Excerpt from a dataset

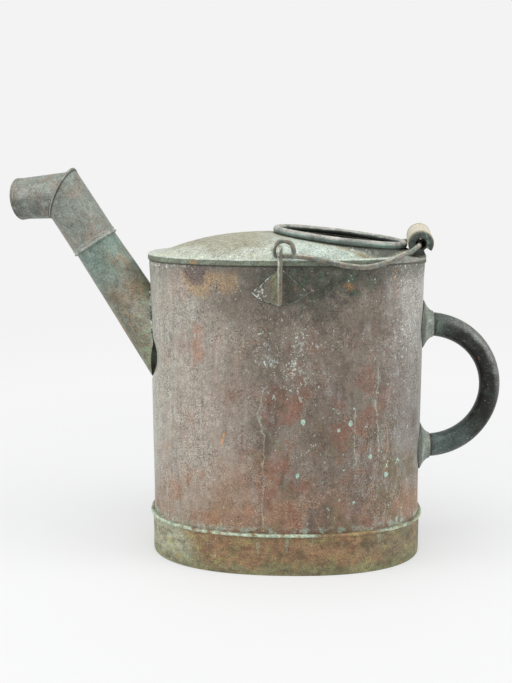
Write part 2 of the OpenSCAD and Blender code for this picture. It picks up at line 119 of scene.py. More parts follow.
class Signal:
    """A node socket that Python's own signs work on. Each sign adds a Math node."""

    def __init__(self, tree, socket):
        self.tree, self.socket = tree, socket

    def node(self, kind, settings, inputs, out=0):
        """Adds one node: its settings first, then a value or a link for each named socket."""
        made = self.tree.nodes.new("ShaderNode" + kind)
        for name, value in settings.items():
            setattr(made, name, value)
        for name, value in inputs.items():
            if isinstance(value, Signal):
                self.tree.links.new(value.socket, made.inputs[name])
            else:
                made.inputs[name].default_value = value
        return Signal(self.tree, made.outputs[out])

    def math(self, operation, a, b=0.0):
        return self.node("Math", {"operation": operation}, {0: a, 1: b})

    def __add__(self, other):
        return self.math("ADD", self, other)

    def __sub__(self, other):
        return self.math("SUBTRACT", self, other)

    def __rsub__(self, other):
        return self.math("SUBTRACT", other, self)

    def __mul__(self, other):
        return self.math("MULTIPLY", self, other)

    def __pow__(self, other):
        return self.math("POWER", self, other)

    def __abs__(self):
        return self.math("ABSOLUTE", self)

    __radd__, __rmul__ = __add__, __mul__

    def most(self, other):
        return self.math("MAXIMUM", self, other)

    def step(self, low, high):
        """0 below low, 1 above high, and smooth between them; low may be the higher one."""
        return self.node("MapRange", {"interpolation_type": "SMOOTHSTEP"},
                         {"Value": self, "From Min": low, "From Max": high})

    def band(self, low, high, soft):
        """1 between low and high, and 0 outside them."""
        return self.step(low - soft, low + soft) * self.step(high + soft, high - soft)

    def tint(self, under, over):
        """Lays the colour over on the colour under, by this mask."""
        return self.node("Mix", {"data_type": "RGBA"}, {0: self, 6: under, 7: over}, 2)

    def shaded(self, colour):
        """The colour made lighter or darker by this brightness."""
        return self.node("VectorMath", {"operation": "SCALE"}, {0: colour, "Scale": self})

    def scaled(self, x, y, z, shift=0.0):
        """This place, stretched and shifted, so that a pattern on it becomes long or flat."""
        return self.node("VectorMath", {"operation": "MULTIPLY_ADD"},
                         {0: self, 1: (x, y, z), 2: (shift, shift, shift)})

    def clouds(self, size, shift=0.0, detail=4.0, rough=0.6):
        """Noise as large as size, as values near 0.5; three sizes make it long or flat."""
        sx, sy, sz = size if isinstance(size, tuple) else (size,) * 3
        place = self.scaled(1 / sx, 1 / sy, 1 / sz, shift)
        return place.node("TexNoise", {}, {"Vector": place, "Scale": 1.0, "Detail": detail,
                                           "Roughness": rough})

    def patches(self, size, low, high, *noise_settings):
        """Patches with soft edges: 0 where the clouds are below low, and 1 above high."""
        return self.clouds(size, *noise_settings).step(low, high)

    def drift(self, size, reach, *noise_settings):
        """Noise round 0 that moves an edge to and fro; reach is the most it could move it."""
        return (self.clouds(size, *noise_settings) - 0.5) * reach

    def near(self, x, y, z, reach, soft=0.5, ragged=0.3):
        """1 at a point and 0 beyond reach, which is one length or one for each axis."""
        rx, ry, rz = reach if isinstance(reach, tuple) else (reach,) * 3
        offset = self.node("VectorMath", {"operation": "SUBTRACT"}, {0: self, 1: (x, y, z)})
        offset = offset.scaled(1 / rx, 1 / ry, 1 / rz)
        length = offset.node("VectorMath", {"operation": "LENGTH"}, {0: offset}, 1)
        return (length + (self.clouds(0.011, 7) - 0.5) * 4 * ragged).step(1, 1 - soft)


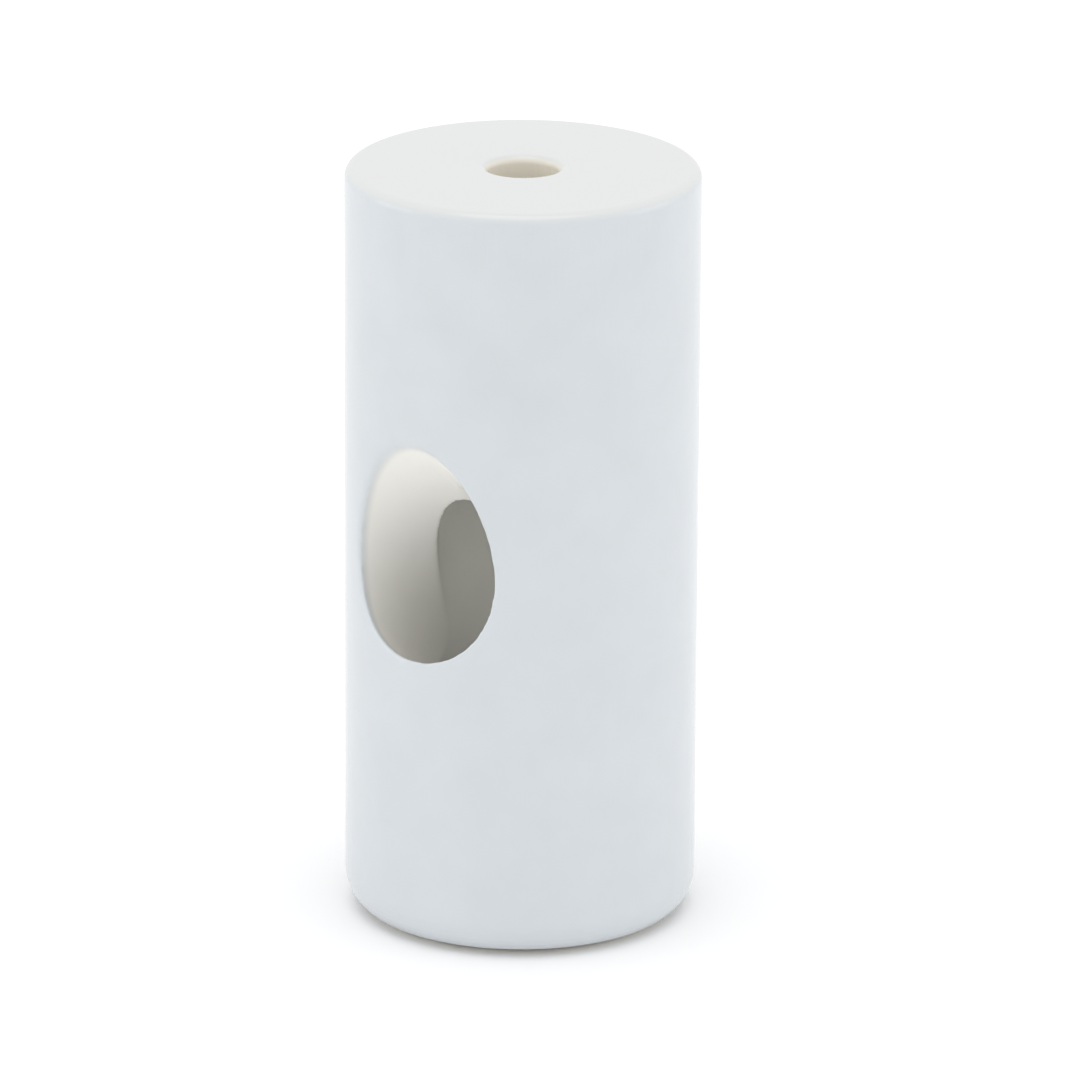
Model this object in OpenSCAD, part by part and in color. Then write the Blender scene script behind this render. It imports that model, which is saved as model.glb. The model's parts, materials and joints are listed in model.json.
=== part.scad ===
// Porcelain side-outlet insulator.
// A one-piece fired cylinder stands on its bare foot. A wire passage runs up from the foot,
// a round side port slopes down into that passage from the outside, and a small hole
// comes through the top for the fixing. A thin coat of glaze covers all of it but the foot.
// Millimetres, +Z up, origin at the centre of the foot. The side port faces -Y.
// Every size is the finished one, over the glaze.

/* [Body] */
// Outside diameter
body_d = 35; // [32:0.5:50]
// Height, from the foot to the top
body_h = 76.5; // [66:0.5:100]
// Radius of the round on the top rim
rim_round = 1; // [0.6:0.1:3]
// Radius of the round on the foot's edge, over the glaze
foot_round = 4.1; // [1:0.1:4.5]

/* [Wire passage] */
// Diameter of the passage that opens in the foot
passage_d = 16.6; // [16.6:0.2:19]
// Height of the passage's straight wall above the foot
passage_h = 47; // [45:0.5:54]
// Radius of the lip where the passage opens in the foot
passage_lip = 1.5; // [0.6:0.1:2]

/* [Top hole] */
// Diameter of the hole for the fixing
top_hole_d = 7; // [4:0.5:10]
// Radius of the lip where the hole opens in the top
top_lip = 0.8; // [0.6:0.1:2]

/* [Side port] */
// Diameter of the port, a little under the passage's
port_d = 16.4; // [8:0.2:16.4]
// Slope of the port, down towards the passage
port_slope = 42; // [30:1:46]
// Height of the port's centre where it leaves the side
port_h = 41.3; // [39:0.1:44]

/* [Glaze] */
// Thickness of the glaze
glaze_t = 0.3; // [0.2:0.05:0.5]
// Height of the glaze's edge above the foot
glaze_line = 0.7; // [0.6:0.1:1]

/* [Hidden] */
$fn = 128;
body_r = body_d / 2;
passage_r = passage_d / 2;
top_hole_r = top_hole_d / 2;
// A 45 degree funnel joins the passage to the top hole
funnel_h = passage_r - top_hole_r;
funnel_turn = 45;
// Where the port's axis meets the passage's axis
elbow_h = port_h - body_r * tan(port_slope);
port_reach = body_d / cos(port_slope);
// Overshoot of a cut past the face that it leaves
past = 2;

// In the modules below, skin is the depth under the finished surface: 0 for the glazed
// surface and glaze_t for the fired body beneath it. The foot is bare and has no skin, so
// the two rounds beside it are centred glaze_t lower: the body's run smoothly into the flat
// of the foot, and the glaze's keep their full thickness down to its edge.

// Half section of the cylinder before its hollows
module blank_section(skin) {
    foot_x = body_r - foot_round;
    rim_x = body_r - rim_round;
    translate([0, foot_round - glaze_t])
        square([body_r - skin, body_h - rim_round - foot_round + glaze_t]);
    square([foot_x, body_h / 2]);
    translate([0, body_h / 2])
        square([rim_x, body_h / 2 - skin]);
    translate([foot_x, foot_round - glaze_t])
        circle(foot_round - skin);
    translate([rim_x, body_h - rim_round])
        circle(rim_round - skin);
}

// Half section of the hollow: passage, funnel and top hole in one outline
module hollow_section(skin) {
    corner = skin * tan(funnel_turn / 2);
    polygon([
        [0, -past],
        [passage_r + skin, -past],
        [passage_r + skin, passage_h + corner],
        [top_hole_r + skin, passage_h + funnel_h + corner],
        [top_hole_r + skin, body_h + past],
        [0, body_h + past]
    ]);
}

// The corner that rounding a mouth takes away. The mouth opens upwards at height 0.
module lip_section(mouth_r, lip, skin) {
    difference() {
        translate([0, -lip])
            square([mouth_r + lip, lip + past]);
        translate([mouth_r + lip, -lip])
            circle(lip - skin);
    }
}

// Half section of the wall round the hollow
module wall_section(skin) {
    difference() {
        blank_section(skin);
        hollow_section(skin);
        translate([0, body_h])
            lip_section(top_hole_r, top_lip, skin);
        translate([0, -glaze_t])
            mirror([0, 1])
                lip_section(passage_r, passage_lip, skin);
    }
}

// The side port, a plain round cut that stops on the passage's axis
module side_port(skin) {
    translate([0, 0, elbow_h])
        rotate([90 - port_slope, 0, 0])
            cylinder(h = port_reach, r = port_d / 2 + skin);
}

// The whole insulator down to a depth under its finished surface
module insulator(skin) {
    difference() {
        rotate_extrude()
            wall_section(skin);
        side_port(skin);
    }
}

// Fired porcelain body, bare on its foot and under the glaze everywhere else
module porcelain_body() {
    color("ivory")
        insulator(glaze_t);
}

// Glaze over the outside and all through the hollows, down to a line just above the foot
module glaze_coat() {
    color("aliceblue")
        difference() {
            insulator(0);
            insulator(glaze_t);
            translate([0, 0, -past])
                cylinder(h = past + glaze_line, d = 2 * body_d);
        }
}

porcelain_body();
glaze_coat();
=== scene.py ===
# %% [markdown]
# # A glazed porcelain side-outlet insulator
# The object is one fired cylinder. A wire passage runs up from the foot, a round port slopes
# down into it from the side, and a small hole comes through the top. A white glaze covers
# everything but the foot. This lesson builds the fired body and its glaze as two closed
# meshes that take the place of the two plain CAD nodes, then gives them finishes and a studio.

# %% Load the CAD model
import json
import math
import bpy
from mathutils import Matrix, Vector


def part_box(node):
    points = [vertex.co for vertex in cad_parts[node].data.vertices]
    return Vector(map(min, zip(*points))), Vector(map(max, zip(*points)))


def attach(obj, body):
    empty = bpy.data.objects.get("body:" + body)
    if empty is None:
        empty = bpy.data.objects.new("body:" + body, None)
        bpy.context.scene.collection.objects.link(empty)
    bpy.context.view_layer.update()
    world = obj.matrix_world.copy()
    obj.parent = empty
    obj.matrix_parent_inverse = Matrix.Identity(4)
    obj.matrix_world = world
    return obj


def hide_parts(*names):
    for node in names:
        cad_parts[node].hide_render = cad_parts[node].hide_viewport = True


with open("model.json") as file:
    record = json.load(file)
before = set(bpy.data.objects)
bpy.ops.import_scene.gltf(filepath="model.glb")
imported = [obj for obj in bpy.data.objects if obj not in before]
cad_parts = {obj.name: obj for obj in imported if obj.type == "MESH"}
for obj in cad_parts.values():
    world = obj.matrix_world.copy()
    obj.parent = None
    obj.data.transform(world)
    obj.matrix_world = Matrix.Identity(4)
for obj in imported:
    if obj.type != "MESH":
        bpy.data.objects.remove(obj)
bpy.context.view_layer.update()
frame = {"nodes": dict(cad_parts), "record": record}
scene = bpy.context.scene
print("CAD nodes:", sorted(frame["nodes"]))

# %% [markdown]
# ## Sizes
# The outside sizes come from the CAD nodes' boxes, and the bores' radii and the port's axis
# come from the record's mounts, so these follow the CAD by themselves. The record doesn't
# hold the rounds, the turned lips or the height where the passage starts to narrow, so the
# section's cell repeats those from the CAD. The fired lips are set here alone, because
# the CAD leaves those edges plain.

# %% Sizes from the CAD model
MM = 0.001
glaze_low, glaze_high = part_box("glaze_coat")
body_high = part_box("porcelain_body")[1]
mounts = {}
for mount in frame["record"]["mounts"]:
    mounts[mount["name"]] = mount

OUTER_R = glaze_high.x
HEIGHT = glaze_high.z
GLAZE = glaze_high.x - body_high.x
GLAZE_LINE = glaze_low.z
PASSAGE_R = mounts["wire_passage"]["dims"]["r_mm"] * MM
TOP_HOLE_R = mounts["top_hole"]["dims"]["r_mm"] * MM
PORT_R = mounts["side_port"]["dims"]["r_mm"] * MM
port_axis = Vector(mounts["side_port"]["axis"]).normalized()
port_point = Vector(mounts["side_port"]["pos_m"])
ELBOW_Z = port_point.z - port_axis.z * (port_point.y / port_axis.y)
print("outer radius", round(OUTER_R / MM, 2), "mm, height", round(HEIGHT / MM, 2), "mm")
print("glaze", round(GLAZE / MM, 2), "mm, elbow at", round(ELBOW_Z / MM, 2), "mm")

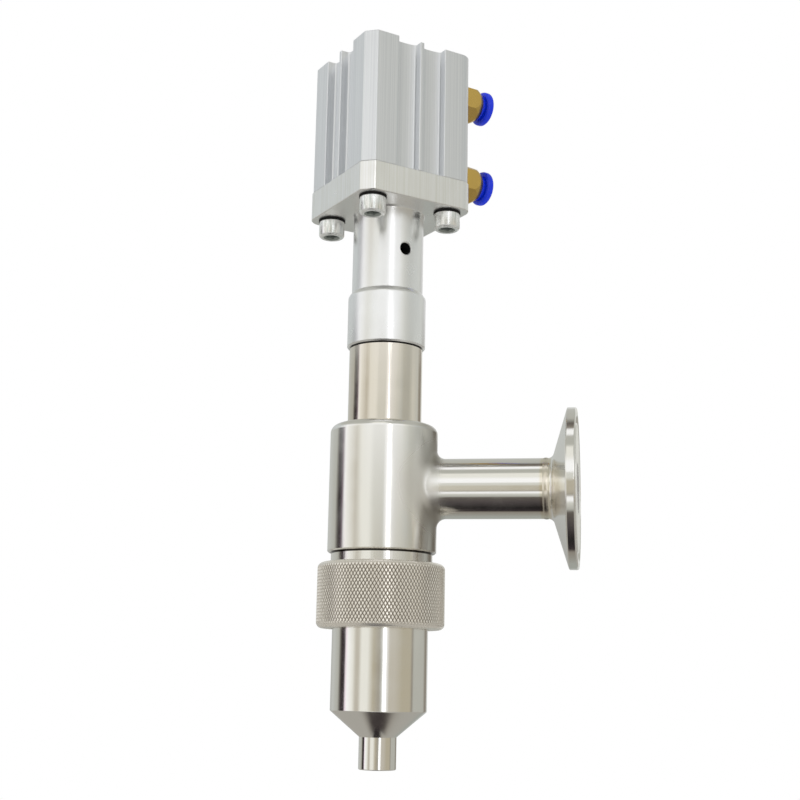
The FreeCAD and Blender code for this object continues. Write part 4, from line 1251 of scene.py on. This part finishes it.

### WHAT TO DO
Exactly reproduce the lines that run from the line bearing "on the passage's axis" through the line bearing "obj.parent = empty", with both end lines included.

### ANSWER FOR THE TASK
// The side port, a plain round cut that stops on the passage's axis
module side_port(skin) {
    translate([0, 0, elbow_h])
        rotate([90 - port_slope, 0, 0])
            cylinder(h = port_reach, r = port_d / 2 + skin);
}

// The whole insulator down to a depth under its finished surface
module insulator(skin) {
    difference() {
        rotate_extrude()
            wall_section(skin);
        side_port(skin);
    }
}

// Fired porcelain body, bare on its foot and under the glaze everywhere else
module porcelain_body() {
    color("ivory")
        insulator(glaze_t);
}

// Glaze over the outside and all through the hollows, down to a line just above the foot
module glaze_coat() {
    color("aliceblue")
        difference() {
            insulator(0);
            insulator(glaze_t);
            translate([0, 0, -past])
                cylinder(h = past + glaze_line, d = 2 * body_d);
        }
}

porcelain_body();
glaze_coat();
=== scene.py ===
# %% [markdown]
# # A glazed porcelain side-outlet insulator
# The object is one fired cylinder. A wire passage runs up from the foot, a round port slopes
# down into it from the side, and a small hole comes through the top. A white glaze covers
# everything but the foot. This lesson builds the fired body and its glaze as two closed
# meshes that take the place of the two plain CAD nodes, then gives them finishes and a studio.

# %% Load the CAD model
import json
import math
import bpy
from mathutils import Matrix, Vector


def part_box(node):
    points = [vertex.co for vertex in cad_parts[node].data.vertices]
    return Vector(map(min, zip(*points))), Vector(map(max, zip(*points)))


def attach(obj, body):
    empty = bpy.data.objects.get("body:" + body)
    if empty is None:
        empty = bpy.data.objects.new("body:" + body, None)
        bpy.context.scene.collection.objects.link(empty)
    bpy.context.view_layer.update()
    world = obj.matrix_world.copy()
    obj.parent = empty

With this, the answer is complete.